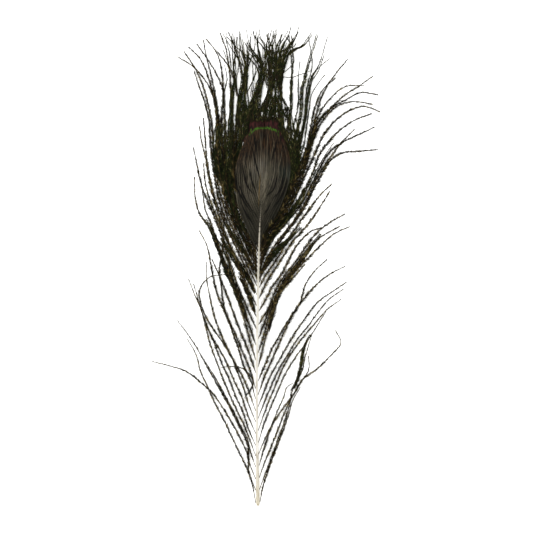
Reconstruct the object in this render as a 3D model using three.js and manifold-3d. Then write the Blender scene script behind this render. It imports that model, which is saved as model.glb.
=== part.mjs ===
// A peacock's tail feather with its stem cut short, lying face down with its dull reverse side up.
//
// Millimetres. X runs across the feather, Y along the shaft from its cut end to the eye, and Z up from
// the table. A barb's points are its place on the table as the feather is seen from above.
//
// Loose barbs grow from both sides of the shaft. Round the shaft's end the barbs hook together into the
// web of the eye, one half on each side, and come loose again beyond it as the crown.

import * as THREE from "three";
import { mergeVertices } from "three/addons/utils/BufferGeometryUtils.js";
import Module from "manifold-3d";

const manifold = await Module();
manifold.setup();

const HORN = { color: 0xd9ceb4, roughness: 0.5, metalness: 0 };
const BARB = { color: 0x2b2618, roughness: 0.7, metalness: 0 };
const WEB = { color: 0x4a443a, roughness: 0.7, metalness: 0 };

// The shaft's middle line, and its width and height at distances along it.
const SHAFT_LINE = [[-0.1, 0], [-0.6, 37.6], [-0.8, 75], [-0.5, 108], [0.4, 156], [1.5, 184.7], [3.7, 209]];
const SHAFT_SIZES = [
  { at: 0, width: 1.5, height: 1.5 },
  { at: 1.5, width: 2.4, height: 2.5 },
  { at: 16, width: 2.2, height: 2.3 },
  { at: 55, width: 1.5, height: 2 },
  { at: 130, width: 1.4, height: 1.7 },
  { at: 165, width: 1.15, height: 1.4 },
  { at: 195, width: 0.75, height: 1 },
  { at: 209.2, width: 0.3, height: 0.5 },
];
const SHAFT_SIDES = 12;
const SHAFT_STEPS = 26;
const GROOVE_SHARE = 0.16;
const BARB_ROOT_SHARE = 0.45;

// The shaft bows clear of the table between its cut end and the web, which both lie flat.
const BOW_END = 165;
const BOW_HEIGHT = 3;

// The loose barbs' ends come down to the table this far out at the cut end, and further out above it.
const SPREAD_AT_END = 10;
const SPREAD_GROWTH = 0.35;

const BARB_WIDTH = 0.7;
const BARB_HEIGHT = 0.4;
const ROOT_SHARE = 0.6;
const TIP_SHARE = 0.4;
const BARB_STEP = 11;
const LEAST_STEPS = 8;
const MOST_STEPS = 17;

// Barbs that cross lie on one another in layers. A barb climbs to its layer over its first part.
const LAYER = 0.5;
const MOST_LAYERS = 8;
const CLIMB = 9;
const CLEAR_ACROSS = 0.8;
const CLEAR_ABOVE = 0.44;
const SAMPLE = 0.6;

// Away from the web the barbs' ends lift a little from the table.
const LIFT_START = 238;
const LIFT_END = 302;
const LIFT_HEIGHT = 3;

const ROOT_GAP = 0.3;
const WEB_SEAM_SHIFT = 0.25;
const WEB_THICKNESS = 0.8;
const CROWN_STEPS = 8;

const LEFT_BARBS = [
  { root: 2.5, path: [[-3.6, 13], [-5, 18], [-8, 26], [-12.5, 35], [-20, 51], [-24.5, 60], [-30, 70],
    [-33.7, 80.7], [-36.5, 85.5], [-38.7, 93], [-40.6, 100], [-43.6, 103.3], [-45, 105.8]] },
  { root: 10.5, path: [[-3.2, 14], [-6.5, 23], [-7.7, 26.5], [-6.6, 30], [-7, 34], [-11.5, 43],
    [-17.5, 54], [-23.7, 64], [-27.5, 69.5], [-32.5, 75], [-38, 79.2], [-44.5, 84.2], [-51.5, 87.7],
    [-59.2, 88.8], [-67, 91.2]] },
  { root: 17.5, path: [[-3.5, 23], [-6, 29.5], [-6, 37], [-9.5, 45], [-15, 57], [-21.5, 69],
    [-28.5, 81.5], [-36.7, 96], [-40.5, 103.5], [-45, 109], [-48, 112.2], [-51, 117]] },
  { root: 25.2, path: [[-4.5, 33], [-6.6, 41.5], [-8.6, 45], [-14.2, 57], [-20.6, 69], [-27.4, 81.5],
    [-33.3, 91]] },
  { root: 32.3, path: [[-3, 36.5], [-5.2, 42], [-7, 47.5], [-12.5, 58.5], [-17.8, 70], [-23, 82.5],
    [-26, 90.5], [-29.5, 99.5], [-32.7, 112], [-36, 124], [-42.7, 139], [-44, 143.4]] },
  { root: 39, path: [[-3, 42.5], [-6.3, 49.5], [-8, 56], [-14, 69], [-18, 79.5], [-23, 90.5],
    [-28, 104], [-33.5, 117], [-37, 128], [-40.9, 140.5]] },
  { root: 46.5, path: [[-4.5, 53], [-8.8, 63], [-9.7, 67.5], [-14.2, 77], [-21.2, 93.5], [-26, 101.5],
    [-33, 114], [-35, 121], [-38.6, 131]] },
  { root: 54, path: [[-3.5, 58], [-8, 70], [-9.3, 75], [-14, 87.5], [-17, 95], [-24.5, 106.5],
    [-32.5, 118.5], [-36.8, 129.5], [-37, 136.5], [-34.4, 142.4], [-29.5, 144.8], [-20, 146.4]] },
  { root: 61, path: [[-3.5, 65], [-6.4, 74], [-10.5, 83], [-16, 93], [-22.5, 106], [-27.7, 120],
    [-30, 130], [-32.2, 141], [-33.3, 150], [-32.5, 154]] },
  { root: 68.5, path: [[-3.6, 75], [-4.8, 80], [-8.3, 86.5], [-12.5, 100], [-18, 115], [-21.4, 125],
    [-22.7, 135], [-24.5, 150], [-23.3, 157], [-21.8, 165], [-22, 178], [-19.7, 192]] },
  { root: 75, path: [[-4.3, 84], [-8, 93], [-12, 103], [-19.3, 119.5], [-24.2, 129], [-27.4, 140],
    [-30.3, 154.8], [-32.4, 164.3], [-37.2, 174]] },
  { root: 85, path: [[-3.5, 91], [-5.5, 96], [-13, 115], [-18.5, 130], [-23.8, 143.5], [-29, 155.5]] },
  { root: 93, path: [[-3, 98], [-5.5, 106], [-10.2, 123], [-15.4, 140.7], [-23.5, 159], [-30, 174.3],
    [-34.4, 180], [-38.4, 188.5], [-40.8, 203], [-40.2, 208]] },
  { root: 102.3, path: [[-3, 106.5], [-8, 121.5], [-12.5, 134], [-19.5, 149], [-25, 163],
    [-31.2, 183.3], [-34.4, 190.1], [-35.3, 199.5]] },
  { root: 112.5, path: [[-4.5, 119.5], [-10, 132], [-16, 148], [-24.4, 174.7], [-29.9, 187.9],
    [-36, 203.2], [-39.4, 219.5], [-41, 226.7]] },
  { root: 120, path: [[-5, 127.5], [-8.5, 140], [-15.5, 158], [-22.5, 174], [-28, 187], [-32.1, 198.7],
    [-34.4, 210.9], [-34.5, 217]] },
  { root: 127, path: [[-5, 134], [-11, 150], [-19, 168], [-25, 184], [-29.8, 203], [-33, 219.5],
    [-37.1, 235.3], [-37.2, 240.3]] },
  { root: 134, path: [[-6, 146], [-14, 163.5], [-21.5, 180], [-27.5, 194], [-32.4, 215], [-33, 230.4],
    [-34.9, 240.8], [-34.6, 245.3]] },
  { root: 139.4, path: [[-8, 155], [-16, 171], [-23, 187], [-26.8, 204], [-29.9, 226.7], [-31.5, 247.4],
    [-34.2, 256], [-40.5, 275]] },
  { root: 143.5, path: [[-10, 163], [-19.5, 183], [-25, 202], [-27.8, 222], [-29.5, 243], [-33.2, 260],
    [-38.2, 273.6], [-46.8, 287.2]] },
  { root: 147, path: [[-12, 170], [-20.5, 192], [-24.8, 215], [-26.3, 240], [-26.8, 254], [-32.6, 268],
    [-43.8, 280.2], [-50.8, 283.8]] },
  { root: 149.5, path: [[-5.5, 160], [-11, 172], [-16, 183], [-20.2, 194], [-23, 208], [-24.4, 225],
    [-26, 245], [-28.5, 260], [-33.8, 277.6], [-38.2, 284.6], [-43.8, 290]] },
  { root: 151.9, path: [[-5.4, 162.8], [-10.8, 174], [-18.3, 196], [-22, 222], [-23.4, 244],
    [-22.6, 252], [-21.8, 261], [-27, 274.4], [-36.2, 288.6], [-38.5, 291.8]] },
  { root: 154.2, path: [[-5, 165.2], [-9.7, 175.4], [-14, 185.5], [-17.6, 197], [-20.4, 210],
    [-22.2, 225], [-24.4, 240], [-26.8, 257], [-29.6, 272], [-33.2, 286], [-34.5, 294]] },
  { root: 156.6, path: [[-4.2, 166.2], [-8.6, 176.4], [-12.8, 186], [-16.2, 197], [-18.8, 210],
    [-20.2, 225], [-21, 240], [-21.9, 261.5], [-23.4, 277.6], [-27.8, 290], [-32.7, 295]] },
  { root: 159, path: [[-3.8, 167.6], [-7.7, 177.6], [-15.2, 198], [-17.2, 212], [-17.8, 226],
    [-16.9, 250], [-17.3, 264], [-18.8, 281.2], [-22.2, 295.6], [-24, 299]] },
  { root: 161.4, path: [[-3.3, 168.8], [-6.9, 179], [-10.8, 188], [-13.6, 198], [-15.4, 212],
    [-15.6, 226], [-14, 240], [-12.6, 256.8], [-14.6, 267.2], [-18.6, 277.6], [-25.6, 287]] },
  { root: 164, path: [[-2.6, 170], [-5.6, 180], [-11.2, 192], [-13.8, 203], [-14.4, 216], [-14, 228],
    [-11, 252], [-9.5, 268], [-12, 280.4], [-15.6, 293.6], [-18.7, 299.2]] },
];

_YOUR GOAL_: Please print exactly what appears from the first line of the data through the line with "0x4a443a, roughness: 0.7, metalness: 0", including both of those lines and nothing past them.

_SOLVED PROBLEM_:
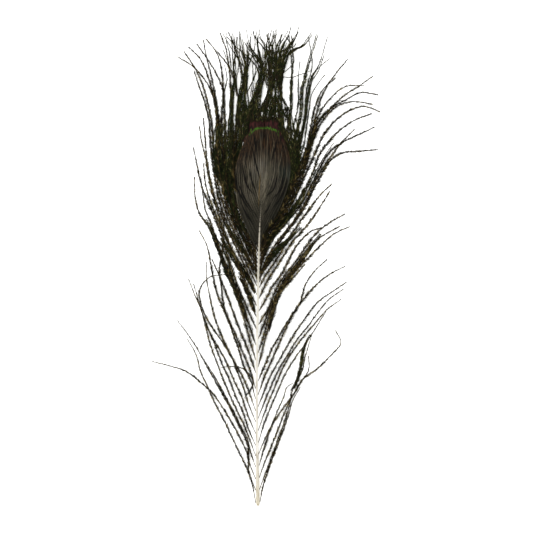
Reconstruct the object in this render as a 3D model using three.js and manifold-3d. Then write the Blender scene script behind this render. It imports that model, which is saved as model.glb.
=== part.mjs ===
// A peacock's tail feather with its stem cut short, lying face down with its dull reverse side up.
//
// Millimetres. X runs across the feather, Y along the shaft from its cut end to the eye, and Z up from
// the table. A barb's points are its place on the table as the feather is seen from above.
//
// Loose barbs grow from both sides of the shaft. Round the shaft's end the barbs hook together into the
// web of the eye, one half on each side, and come loose again beyond it as the crown.

import * as THREE from "three";
import { mergeVertices } from "three/addons/utils/BufferGeometryUtils.js";
import Module from "manifold-3d";

const manifold = await Module();
manifold.setup();

const HORN = { color: 0xd9ceb4, roughness: 0.5, metalness: 0 };
const BARB = { color: 0x2b2618, roughness: 0.7, metalness: 0 };
const WEB = { color: 0x4a443a, roughness: 0.7, metalness: 0 };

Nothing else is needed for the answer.